- _DATA IN THIS EXERCISE_:

'''

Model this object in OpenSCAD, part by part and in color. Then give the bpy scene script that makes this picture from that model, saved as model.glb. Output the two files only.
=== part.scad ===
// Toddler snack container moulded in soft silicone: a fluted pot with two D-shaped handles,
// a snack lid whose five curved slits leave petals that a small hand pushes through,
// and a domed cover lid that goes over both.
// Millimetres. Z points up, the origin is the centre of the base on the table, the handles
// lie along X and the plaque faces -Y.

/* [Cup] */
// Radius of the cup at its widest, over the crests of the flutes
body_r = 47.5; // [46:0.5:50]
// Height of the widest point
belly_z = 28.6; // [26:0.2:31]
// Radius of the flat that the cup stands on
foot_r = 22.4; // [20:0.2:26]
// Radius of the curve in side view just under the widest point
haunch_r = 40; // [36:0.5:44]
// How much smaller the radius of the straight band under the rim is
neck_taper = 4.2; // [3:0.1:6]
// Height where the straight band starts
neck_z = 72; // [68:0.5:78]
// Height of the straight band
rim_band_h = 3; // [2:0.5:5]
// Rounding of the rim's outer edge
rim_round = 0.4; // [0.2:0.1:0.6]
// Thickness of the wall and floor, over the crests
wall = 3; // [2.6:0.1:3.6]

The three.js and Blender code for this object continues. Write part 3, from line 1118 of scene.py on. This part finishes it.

'''

- _AIM OF THE EXERCISE_: From the listing above, collect each line in which the string "object" appears.

- _COMPLETE RESPONSE_:
Model this object in OpenSCAD, part by part and in color. Then give the bpy scene script that makes this picture from that model, saved as model.glb. Output the two files only.
The three.js and Blender code for this object continues. Write part 3, from line 1118 of scene.py on. This part finishes it.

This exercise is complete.